My deck has two cards for every noun, adjective, adverb, and pronoun. However, I have two cards for every present-tense conjugation of every verb. This means that each verb has 12 cards. It’s a great way to learn the verbs and their conjugations, but it means that my practice sessions are mostly verbs.
I’m trying to figure out how to balance things out a bit more. Can anyone suggest a solution? I’m thinking that maybe I need to put the verbs in their own subdeck separate from the other parts of speech and then set the options for that subdeck so new cards and reviews happen less frequently than they do now.
I think your another-subdeck idea would probably work fine. Those cards can be spaced out more because they reinforce each other more.

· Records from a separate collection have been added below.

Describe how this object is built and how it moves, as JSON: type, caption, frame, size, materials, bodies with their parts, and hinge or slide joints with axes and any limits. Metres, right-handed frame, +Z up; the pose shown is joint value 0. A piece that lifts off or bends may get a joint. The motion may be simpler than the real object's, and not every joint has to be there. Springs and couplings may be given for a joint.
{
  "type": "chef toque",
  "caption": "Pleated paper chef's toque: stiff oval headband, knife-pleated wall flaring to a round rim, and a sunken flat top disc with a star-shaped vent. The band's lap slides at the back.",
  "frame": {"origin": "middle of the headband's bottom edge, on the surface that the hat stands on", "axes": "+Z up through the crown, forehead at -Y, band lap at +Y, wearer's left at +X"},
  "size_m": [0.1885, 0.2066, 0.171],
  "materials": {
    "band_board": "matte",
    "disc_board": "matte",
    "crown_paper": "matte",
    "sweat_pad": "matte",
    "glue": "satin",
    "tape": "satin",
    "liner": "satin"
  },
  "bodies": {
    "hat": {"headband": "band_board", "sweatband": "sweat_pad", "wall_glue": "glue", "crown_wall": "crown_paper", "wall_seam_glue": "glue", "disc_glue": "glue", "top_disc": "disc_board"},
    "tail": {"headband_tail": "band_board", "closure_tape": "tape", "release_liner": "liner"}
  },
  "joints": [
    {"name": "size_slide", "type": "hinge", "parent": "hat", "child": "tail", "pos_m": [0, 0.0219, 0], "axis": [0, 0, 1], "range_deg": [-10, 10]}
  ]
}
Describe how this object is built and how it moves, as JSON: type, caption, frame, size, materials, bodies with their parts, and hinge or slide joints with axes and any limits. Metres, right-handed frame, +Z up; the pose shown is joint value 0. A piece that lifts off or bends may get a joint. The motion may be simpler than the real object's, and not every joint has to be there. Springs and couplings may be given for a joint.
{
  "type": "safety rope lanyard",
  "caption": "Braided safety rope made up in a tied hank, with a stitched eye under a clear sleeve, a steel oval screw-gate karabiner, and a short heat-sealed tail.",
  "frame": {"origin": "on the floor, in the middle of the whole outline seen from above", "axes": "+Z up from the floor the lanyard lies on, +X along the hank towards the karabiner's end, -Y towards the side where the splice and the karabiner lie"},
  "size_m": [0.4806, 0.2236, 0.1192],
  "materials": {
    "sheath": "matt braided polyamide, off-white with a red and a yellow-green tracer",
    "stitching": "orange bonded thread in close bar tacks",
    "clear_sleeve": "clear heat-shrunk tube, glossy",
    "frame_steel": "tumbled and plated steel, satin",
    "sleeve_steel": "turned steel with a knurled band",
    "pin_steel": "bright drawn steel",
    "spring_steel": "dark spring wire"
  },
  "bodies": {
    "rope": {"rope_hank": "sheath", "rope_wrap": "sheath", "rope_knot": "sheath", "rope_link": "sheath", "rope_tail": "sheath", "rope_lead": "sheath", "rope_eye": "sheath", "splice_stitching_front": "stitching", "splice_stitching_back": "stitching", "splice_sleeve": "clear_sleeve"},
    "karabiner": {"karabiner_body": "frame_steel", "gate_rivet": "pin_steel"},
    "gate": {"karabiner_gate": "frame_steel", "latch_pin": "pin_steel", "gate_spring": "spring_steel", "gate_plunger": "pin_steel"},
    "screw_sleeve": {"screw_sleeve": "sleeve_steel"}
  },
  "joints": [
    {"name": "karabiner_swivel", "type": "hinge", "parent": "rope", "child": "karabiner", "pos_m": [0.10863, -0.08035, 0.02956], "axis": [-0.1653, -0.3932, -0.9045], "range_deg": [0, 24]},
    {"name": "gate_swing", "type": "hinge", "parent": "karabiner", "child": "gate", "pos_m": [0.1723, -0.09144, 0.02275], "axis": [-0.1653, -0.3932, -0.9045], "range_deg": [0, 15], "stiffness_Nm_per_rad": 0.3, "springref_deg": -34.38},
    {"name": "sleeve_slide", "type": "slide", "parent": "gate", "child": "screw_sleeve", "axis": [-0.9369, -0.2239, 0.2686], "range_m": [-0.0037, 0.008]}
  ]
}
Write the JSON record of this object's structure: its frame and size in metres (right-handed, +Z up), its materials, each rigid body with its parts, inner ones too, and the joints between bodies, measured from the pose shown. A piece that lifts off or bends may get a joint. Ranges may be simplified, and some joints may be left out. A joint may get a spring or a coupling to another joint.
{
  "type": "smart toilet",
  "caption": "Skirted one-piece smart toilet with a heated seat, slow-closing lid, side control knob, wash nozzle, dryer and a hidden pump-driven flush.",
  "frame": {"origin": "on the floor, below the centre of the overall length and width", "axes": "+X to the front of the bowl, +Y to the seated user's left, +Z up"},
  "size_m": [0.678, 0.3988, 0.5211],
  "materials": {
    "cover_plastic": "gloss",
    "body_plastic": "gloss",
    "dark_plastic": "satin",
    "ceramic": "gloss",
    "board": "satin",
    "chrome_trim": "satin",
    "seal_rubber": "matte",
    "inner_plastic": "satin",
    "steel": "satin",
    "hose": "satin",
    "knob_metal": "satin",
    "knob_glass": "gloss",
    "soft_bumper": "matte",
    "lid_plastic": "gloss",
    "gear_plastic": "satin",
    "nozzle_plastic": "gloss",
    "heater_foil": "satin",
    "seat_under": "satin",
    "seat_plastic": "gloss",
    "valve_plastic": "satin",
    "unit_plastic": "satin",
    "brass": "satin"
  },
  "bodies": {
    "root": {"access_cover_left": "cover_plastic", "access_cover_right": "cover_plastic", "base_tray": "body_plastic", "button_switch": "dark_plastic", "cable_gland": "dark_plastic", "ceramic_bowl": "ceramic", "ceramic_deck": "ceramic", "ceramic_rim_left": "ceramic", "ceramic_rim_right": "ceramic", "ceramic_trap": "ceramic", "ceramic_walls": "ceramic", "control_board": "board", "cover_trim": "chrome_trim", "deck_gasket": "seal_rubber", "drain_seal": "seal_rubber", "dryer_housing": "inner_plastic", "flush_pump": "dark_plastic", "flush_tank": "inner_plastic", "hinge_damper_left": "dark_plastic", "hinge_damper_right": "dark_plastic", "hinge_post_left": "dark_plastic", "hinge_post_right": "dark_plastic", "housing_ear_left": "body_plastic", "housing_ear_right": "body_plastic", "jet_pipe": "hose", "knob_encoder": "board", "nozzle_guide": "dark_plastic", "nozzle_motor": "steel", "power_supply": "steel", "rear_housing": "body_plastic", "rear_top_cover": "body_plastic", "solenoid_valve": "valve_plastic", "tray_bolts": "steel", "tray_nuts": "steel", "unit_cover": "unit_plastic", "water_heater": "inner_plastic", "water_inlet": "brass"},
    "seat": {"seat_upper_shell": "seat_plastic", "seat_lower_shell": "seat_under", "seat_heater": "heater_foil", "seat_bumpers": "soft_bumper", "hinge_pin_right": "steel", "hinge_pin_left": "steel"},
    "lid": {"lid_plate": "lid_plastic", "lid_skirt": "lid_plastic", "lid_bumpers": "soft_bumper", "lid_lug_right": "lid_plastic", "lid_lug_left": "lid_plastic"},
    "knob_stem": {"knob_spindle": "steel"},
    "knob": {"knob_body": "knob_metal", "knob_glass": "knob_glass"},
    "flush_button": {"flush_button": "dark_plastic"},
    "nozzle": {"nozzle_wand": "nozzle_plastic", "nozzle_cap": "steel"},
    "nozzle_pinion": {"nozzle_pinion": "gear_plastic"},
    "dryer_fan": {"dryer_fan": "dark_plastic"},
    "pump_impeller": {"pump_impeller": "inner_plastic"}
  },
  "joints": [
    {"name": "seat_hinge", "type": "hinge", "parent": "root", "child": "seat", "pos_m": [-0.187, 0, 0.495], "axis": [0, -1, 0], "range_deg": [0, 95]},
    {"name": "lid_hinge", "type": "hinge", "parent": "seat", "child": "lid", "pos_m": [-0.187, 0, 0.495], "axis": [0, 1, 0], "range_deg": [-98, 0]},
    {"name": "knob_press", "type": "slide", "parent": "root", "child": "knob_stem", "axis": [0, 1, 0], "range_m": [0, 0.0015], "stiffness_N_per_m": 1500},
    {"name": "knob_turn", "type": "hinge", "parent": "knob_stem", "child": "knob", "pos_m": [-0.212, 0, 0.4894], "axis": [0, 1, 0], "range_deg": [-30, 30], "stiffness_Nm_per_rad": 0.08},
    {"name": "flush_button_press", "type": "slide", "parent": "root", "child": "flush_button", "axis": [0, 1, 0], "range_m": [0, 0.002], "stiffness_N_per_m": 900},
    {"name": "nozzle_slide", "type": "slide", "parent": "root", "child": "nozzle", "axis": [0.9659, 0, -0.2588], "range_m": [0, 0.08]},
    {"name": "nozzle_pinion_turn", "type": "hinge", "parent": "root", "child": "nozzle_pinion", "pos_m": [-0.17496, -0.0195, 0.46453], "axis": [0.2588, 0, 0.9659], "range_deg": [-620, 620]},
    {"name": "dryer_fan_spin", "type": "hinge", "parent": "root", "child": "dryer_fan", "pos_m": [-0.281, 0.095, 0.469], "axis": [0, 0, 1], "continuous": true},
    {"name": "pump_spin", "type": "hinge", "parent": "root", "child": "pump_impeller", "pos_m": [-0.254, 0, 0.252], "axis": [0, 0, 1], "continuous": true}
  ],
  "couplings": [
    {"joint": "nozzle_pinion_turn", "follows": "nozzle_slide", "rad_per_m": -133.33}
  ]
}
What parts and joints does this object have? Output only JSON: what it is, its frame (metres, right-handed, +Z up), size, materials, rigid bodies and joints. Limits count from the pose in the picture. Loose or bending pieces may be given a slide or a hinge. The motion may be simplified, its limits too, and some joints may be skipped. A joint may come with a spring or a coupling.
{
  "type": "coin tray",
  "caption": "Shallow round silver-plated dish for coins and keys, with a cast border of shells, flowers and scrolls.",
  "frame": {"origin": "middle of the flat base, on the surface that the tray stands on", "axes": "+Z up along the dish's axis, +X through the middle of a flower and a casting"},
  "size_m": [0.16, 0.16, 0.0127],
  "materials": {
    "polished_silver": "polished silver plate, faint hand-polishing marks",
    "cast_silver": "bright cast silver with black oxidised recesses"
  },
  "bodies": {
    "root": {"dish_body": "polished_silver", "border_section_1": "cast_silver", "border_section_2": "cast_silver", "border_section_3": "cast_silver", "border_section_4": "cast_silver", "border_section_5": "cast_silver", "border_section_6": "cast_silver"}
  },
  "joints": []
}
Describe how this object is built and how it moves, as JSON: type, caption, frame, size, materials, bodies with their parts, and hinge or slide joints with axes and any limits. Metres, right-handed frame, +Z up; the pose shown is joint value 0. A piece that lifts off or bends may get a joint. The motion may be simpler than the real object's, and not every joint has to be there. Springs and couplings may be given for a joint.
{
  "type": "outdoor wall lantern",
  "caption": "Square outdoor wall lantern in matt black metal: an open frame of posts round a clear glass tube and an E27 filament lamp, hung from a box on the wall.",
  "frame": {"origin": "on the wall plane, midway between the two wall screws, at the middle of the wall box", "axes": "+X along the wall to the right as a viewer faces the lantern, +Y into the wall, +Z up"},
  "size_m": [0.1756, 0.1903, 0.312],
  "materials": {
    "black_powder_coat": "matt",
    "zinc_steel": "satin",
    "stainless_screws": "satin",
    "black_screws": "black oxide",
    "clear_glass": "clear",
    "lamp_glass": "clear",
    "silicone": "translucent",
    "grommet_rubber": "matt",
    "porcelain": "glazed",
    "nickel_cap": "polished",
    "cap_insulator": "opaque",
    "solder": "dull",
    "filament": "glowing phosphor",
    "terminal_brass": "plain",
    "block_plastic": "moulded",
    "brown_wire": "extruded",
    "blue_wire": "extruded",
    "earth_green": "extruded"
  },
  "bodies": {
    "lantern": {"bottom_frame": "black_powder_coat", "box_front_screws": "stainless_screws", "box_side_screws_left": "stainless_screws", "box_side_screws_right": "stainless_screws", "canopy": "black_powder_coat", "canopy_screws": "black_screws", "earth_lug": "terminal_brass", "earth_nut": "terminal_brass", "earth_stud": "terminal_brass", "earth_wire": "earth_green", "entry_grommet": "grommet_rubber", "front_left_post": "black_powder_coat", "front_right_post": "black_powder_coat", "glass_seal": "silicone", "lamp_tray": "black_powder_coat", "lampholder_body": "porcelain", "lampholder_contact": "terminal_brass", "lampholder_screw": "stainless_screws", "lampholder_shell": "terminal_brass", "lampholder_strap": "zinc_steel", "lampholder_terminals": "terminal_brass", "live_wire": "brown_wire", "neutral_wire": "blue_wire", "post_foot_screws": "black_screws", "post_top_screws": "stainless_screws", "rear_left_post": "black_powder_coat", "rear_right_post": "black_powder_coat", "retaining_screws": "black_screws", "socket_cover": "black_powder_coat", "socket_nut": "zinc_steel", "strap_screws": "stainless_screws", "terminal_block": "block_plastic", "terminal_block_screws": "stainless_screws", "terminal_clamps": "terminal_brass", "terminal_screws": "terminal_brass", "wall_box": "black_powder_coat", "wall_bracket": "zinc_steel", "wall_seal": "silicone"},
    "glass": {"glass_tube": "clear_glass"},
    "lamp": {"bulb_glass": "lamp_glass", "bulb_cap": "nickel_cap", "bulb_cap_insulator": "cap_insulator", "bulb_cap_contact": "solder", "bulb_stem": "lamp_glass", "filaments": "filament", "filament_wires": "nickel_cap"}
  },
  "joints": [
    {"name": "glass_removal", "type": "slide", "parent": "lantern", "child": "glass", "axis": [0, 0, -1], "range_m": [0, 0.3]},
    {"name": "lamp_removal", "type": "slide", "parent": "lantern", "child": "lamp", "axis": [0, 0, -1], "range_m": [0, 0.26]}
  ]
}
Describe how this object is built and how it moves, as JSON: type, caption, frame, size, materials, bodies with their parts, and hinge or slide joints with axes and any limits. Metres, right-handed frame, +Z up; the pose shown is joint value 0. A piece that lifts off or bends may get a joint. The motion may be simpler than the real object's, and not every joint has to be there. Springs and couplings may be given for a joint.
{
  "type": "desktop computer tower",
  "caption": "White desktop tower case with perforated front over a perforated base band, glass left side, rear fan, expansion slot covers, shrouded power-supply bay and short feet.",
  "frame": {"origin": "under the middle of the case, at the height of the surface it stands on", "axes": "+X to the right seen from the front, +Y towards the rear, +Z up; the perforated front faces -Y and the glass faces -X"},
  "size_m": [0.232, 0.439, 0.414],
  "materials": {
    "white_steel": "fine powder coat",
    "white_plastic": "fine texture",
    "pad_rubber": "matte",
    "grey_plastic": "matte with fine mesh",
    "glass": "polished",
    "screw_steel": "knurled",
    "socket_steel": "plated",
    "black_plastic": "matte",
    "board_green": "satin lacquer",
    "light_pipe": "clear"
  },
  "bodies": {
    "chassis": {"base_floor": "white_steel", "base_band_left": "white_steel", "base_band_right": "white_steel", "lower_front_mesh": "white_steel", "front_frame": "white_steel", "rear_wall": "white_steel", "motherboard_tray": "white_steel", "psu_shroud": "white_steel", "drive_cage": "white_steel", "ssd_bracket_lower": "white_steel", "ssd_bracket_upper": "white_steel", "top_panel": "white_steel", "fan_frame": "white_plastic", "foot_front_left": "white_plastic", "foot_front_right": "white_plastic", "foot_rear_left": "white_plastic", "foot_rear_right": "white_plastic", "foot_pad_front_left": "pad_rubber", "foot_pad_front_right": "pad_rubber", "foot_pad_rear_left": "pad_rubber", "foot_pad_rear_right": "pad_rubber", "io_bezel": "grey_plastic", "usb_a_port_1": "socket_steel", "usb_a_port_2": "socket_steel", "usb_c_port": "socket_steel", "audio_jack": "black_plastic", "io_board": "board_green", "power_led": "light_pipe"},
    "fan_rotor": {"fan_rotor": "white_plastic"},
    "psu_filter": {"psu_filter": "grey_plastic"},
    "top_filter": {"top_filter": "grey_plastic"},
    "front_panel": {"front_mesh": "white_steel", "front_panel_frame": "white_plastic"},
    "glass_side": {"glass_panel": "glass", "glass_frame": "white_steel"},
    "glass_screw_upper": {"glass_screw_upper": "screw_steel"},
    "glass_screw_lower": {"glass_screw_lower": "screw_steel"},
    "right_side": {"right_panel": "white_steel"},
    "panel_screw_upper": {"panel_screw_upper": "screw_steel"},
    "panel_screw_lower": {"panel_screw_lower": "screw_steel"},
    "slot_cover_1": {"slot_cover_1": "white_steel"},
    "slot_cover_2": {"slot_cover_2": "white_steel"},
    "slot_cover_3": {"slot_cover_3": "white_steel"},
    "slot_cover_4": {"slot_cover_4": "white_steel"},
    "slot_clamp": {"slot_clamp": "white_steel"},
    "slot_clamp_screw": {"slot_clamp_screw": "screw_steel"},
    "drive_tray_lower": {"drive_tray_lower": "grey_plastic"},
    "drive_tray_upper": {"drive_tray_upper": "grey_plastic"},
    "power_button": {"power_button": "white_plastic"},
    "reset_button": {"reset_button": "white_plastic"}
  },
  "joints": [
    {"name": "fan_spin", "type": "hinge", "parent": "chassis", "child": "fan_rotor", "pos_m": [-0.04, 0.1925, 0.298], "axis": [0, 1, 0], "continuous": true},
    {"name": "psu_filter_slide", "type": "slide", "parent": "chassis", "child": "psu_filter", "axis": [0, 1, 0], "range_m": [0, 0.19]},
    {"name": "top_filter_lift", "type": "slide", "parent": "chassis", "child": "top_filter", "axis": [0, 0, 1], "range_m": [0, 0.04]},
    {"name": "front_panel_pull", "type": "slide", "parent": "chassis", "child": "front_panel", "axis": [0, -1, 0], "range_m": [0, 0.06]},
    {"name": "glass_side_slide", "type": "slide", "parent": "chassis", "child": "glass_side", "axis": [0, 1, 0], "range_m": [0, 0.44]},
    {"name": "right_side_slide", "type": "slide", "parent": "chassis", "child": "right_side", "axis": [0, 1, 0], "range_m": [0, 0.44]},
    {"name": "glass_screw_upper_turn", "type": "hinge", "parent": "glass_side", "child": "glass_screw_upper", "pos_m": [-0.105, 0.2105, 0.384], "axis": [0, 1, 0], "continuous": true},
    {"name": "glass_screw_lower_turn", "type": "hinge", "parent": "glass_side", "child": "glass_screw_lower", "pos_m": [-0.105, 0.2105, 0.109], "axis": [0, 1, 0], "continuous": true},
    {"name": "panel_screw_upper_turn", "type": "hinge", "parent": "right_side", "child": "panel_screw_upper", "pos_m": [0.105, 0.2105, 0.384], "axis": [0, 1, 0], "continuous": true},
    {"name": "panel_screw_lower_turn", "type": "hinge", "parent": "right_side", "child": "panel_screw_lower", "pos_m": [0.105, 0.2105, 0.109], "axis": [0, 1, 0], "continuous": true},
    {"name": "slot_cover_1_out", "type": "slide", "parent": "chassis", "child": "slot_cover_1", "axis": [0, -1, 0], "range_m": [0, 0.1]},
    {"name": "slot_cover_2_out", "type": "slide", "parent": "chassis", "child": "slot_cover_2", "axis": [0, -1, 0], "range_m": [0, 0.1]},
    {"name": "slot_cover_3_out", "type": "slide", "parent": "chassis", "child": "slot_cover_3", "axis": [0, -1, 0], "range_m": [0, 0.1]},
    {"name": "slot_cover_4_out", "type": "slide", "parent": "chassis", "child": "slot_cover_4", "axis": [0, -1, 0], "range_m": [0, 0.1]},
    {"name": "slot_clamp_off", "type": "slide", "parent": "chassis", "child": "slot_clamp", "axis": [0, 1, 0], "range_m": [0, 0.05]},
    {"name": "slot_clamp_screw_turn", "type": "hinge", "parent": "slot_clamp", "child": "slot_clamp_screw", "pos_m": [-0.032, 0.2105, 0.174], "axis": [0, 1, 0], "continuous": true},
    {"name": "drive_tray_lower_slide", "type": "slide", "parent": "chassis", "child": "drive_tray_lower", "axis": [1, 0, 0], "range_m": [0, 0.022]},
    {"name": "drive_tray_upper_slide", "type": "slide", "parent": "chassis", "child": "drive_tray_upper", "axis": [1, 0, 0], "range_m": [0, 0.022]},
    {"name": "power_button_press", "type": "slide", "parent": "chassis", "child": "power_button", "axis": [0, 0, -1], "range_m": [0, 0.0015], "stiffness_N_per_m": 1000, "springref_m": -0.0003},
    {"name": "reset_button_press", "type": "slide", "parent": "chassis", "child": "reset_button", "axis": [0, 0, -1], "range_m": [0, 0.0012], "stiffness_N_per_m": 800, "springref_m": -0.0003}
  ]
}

Another option is not making 12 cards for every verb. I don’t know what language you’re studying, but for regular verbs, isn’t it generally better to learn the patterns so that you can apply them to any verb? Irregular verbs (if you have them) will need more attention. To me, the difference between them is that for irregular verbs it’s more about learning vocabulary, for regular verbs, it’s about learning a grammar rule so well that it becomes immediately recognizable.
I am not sure that you really have a problem here. If you are mastering a language, where there are few or no cases for nouns and adjectives, then you will end up with more cards for verbs. That merely reflects the reality of the language that you are learning.
One way I manage this aspect of verbs is to create a single Note with cloze options for all forms of a given verb tense and mood. That ends up giving over a dozen cards in some languages.
But as stated before, do not let the apparent over-representation of verb cards confuse you. If a language has a complex verb system, then you will need all those cards.